> _What is asked_:
Return each line containing "type".

> _Material for this task_:
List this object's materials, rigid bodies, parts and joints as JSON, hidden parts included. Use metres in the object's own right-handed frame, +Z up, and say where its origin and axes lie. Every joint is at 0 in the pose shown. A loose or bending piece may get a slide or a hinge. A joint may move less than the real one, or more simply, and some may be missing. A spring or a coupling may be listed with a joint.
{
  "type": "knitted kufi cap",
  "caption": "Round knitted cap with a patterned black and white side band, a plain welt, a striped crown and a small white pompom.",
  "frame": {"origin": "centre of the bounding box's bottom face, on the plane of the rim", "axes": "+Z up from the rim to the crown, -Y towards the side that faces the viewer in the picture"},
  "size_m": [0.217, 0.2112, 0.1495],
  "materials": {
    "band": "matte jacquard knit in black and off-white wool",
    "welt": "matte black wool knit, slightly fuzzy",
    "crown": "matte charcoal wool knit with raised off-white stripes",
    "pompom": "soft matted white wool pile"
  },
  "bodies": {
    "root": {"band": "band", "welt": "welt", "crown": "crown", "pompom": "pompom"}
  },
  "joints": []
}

---

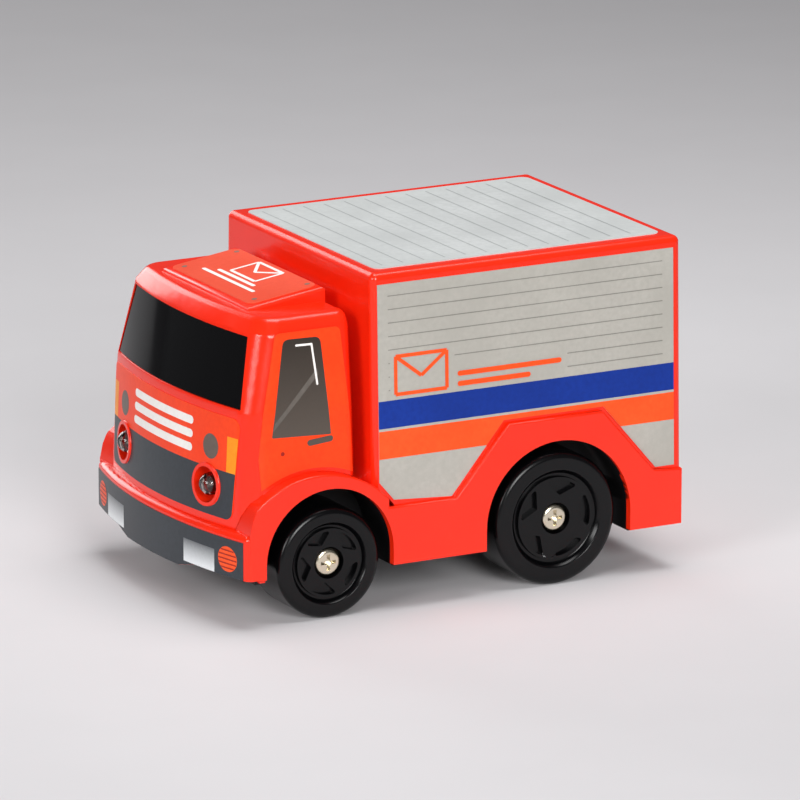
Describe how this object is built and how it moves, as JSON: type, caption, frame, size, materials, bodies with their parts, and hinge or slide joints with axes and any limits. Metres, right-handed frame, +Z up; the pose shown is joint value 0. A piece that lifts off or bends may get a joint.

> _Written solution_:
  "type": "knitted kufi cap",
Describe how this object is built and how it moves, as JSON: type, caption, frame, size, materials, bodies with their parts, and hinge or slide joints with axes and any limits. Metres, right-handed frame, +Z up; the pose shown is joint value 0. A piece that lifts off or bends may get a joint.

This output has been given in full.